During a busy week in Congress, Democrats included a change to the Orphan Drug Tax Credit that would negatively impact research on rare diseases affecting millions of Americans.

The U.S. House of Representatives has several committees marking up the Senate’s $3.5 trillion budget reconciliation package. (Here’s BIO's readout, including news on drug price controls and the sustainable aviation fuel tax credit.)

There was an unwelcome surprise: Section 138141 (p.609) would make drug manufacturers ineligible to collect the Orphan Drug Tax Credit “if the drug had previously been approved by the Food and Drug Administration for a separate indication,” STAT News wrote.

“The ODTC can help to offset the cost of developing and testing orphan therapies as they move through the clinical trial process,” the National Organization for Rare Disorders said. “This longstanding incentive is particularly important for the many smaller companies focused exclusively on rare diseases.”

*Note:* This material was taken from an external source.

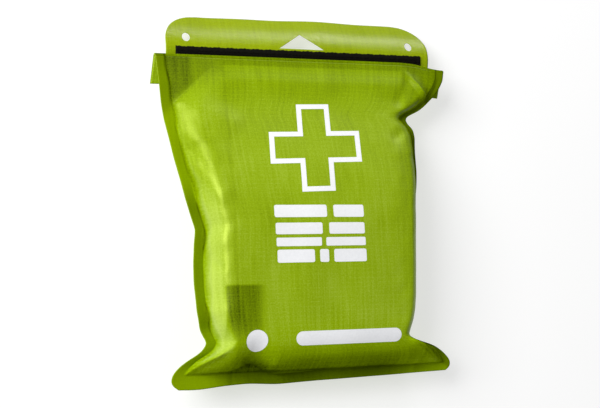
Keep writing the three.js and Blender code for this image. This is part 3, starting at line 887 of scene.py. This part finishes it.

There are more than 7,000 known rare or “orphan” diseases, which combined affect 25-30 million Americans. Sadly, 95% have no treatment or cure — and if the provision is passed, R&D will be disincentivized further.

Before the credit, there were only a handful of treatments for rare disease patients. Now there are hundreds being developed. Take cystic fibrosis for example. The first treatment helped less than 1,000 patients. Today, 90% of CF patients have a life-changing therapy. If this provision were in place, thousands of those patients may not have a treatment option.

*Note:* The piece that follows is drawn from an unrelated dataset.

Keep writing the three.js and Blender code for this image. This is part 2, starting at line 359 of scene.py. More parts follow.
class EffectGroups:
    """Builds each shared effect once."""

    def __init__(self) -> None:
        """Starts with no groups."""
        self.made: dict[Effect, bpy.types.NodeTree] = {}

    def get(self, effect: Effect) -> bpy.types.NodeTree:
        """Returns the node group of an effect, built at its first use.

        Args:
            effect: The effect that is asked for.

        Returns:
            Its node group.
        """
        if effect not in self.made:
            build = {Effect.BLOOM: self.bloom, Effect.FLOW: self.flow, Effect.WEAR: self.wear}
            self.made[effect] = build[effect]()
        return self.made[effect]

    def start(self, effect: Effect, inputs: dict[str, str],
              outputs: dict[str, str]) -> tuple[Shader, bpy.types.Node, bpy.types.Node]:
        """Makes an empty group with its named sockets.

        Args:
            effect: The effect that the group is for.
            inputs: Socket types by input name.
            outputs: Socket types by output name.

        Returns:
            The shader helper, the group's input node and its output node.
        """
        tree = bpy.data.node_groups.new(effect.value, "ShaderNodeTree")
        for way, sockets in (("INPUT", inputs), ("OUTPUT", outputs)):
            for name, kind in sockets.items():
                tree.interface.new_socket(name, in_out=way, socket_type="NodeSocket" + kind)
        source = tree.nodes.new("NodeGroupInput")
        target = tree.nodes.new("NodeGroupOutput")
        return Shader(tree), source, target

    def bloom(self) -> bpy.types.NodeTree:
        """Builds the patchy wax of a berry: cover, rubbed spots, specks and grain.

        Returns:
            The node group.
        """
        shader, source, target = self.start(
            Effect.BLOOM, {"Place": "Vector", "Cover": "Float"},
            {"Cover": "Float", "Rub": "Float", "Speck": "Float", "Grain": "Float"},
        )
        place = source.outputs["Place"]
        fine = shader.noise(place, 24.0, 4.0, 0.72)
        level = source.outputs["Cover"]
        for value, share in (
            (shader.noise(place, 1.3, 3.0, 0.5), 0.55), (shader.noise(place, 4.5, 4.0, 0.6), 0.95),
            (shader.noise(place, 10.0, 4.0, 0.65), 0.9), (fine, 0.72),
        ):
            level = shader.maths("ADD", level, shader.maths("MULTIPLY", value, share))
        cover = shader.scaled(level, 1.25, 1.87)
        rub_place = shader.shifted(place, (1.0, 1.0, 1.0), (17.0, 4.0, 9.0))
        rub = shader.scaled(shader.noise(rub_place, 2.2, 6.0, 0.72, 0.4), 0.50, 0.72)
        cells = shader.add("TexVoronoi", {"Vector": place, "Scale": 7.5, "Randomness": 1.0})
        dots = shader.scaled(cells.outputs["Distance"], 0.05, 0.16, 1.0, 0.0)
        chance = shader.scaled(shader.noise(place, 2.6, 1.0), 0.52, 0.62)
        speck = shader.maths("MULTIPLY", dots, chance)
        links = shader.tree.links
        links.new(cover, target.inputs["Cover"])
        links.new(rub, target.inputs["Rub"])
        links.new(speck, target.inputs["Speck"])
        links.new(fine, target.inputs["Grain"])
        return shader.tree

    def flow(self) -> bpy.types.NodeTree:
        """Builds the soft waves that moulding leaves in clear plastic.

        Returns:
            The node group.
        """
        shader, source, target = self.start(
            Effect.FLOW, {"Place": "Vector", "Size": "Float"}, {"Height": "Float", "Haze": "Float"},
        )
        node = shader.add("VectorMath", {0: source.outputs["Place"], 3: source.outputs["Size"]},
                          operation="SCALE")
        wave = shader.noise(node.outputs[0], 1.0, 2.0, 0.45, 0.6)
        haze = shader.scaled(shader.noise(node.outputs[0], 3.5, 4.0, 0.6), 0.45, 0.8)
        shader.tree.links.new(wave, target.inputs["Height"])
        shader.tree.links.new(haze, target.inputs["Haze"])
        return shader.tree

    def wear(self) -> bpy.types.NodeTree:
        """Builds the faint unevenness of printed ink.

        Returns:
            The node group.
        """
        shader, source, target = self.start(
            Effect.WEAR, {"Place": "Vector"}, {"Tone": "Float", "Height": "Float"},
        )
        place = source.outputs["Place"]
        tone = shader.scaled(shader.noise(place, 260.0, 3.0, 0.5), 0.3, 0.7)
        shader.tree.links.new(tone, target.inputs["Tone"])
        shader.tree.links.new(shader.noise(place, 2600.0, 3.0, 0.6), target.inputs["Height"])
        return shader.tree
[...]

"The idea of taking away the Orphan Drug Tax Credit is certainly no surprise," said Rich Masters, BIO's chief public affairs and advocacy officer. "What is a complete surprise is that Congress would consider a move to destroy research into cures for vulnerable populations afflicted by rare diseases such as sickle cell and cystic fibrosis. We will be aggressively fighting back on behalf of patients in the rare disease community—just because their numbers are not huge doesn’t mean their suffering is any less real. It is shocking some Members of Congress would put those patients’ cures at risk."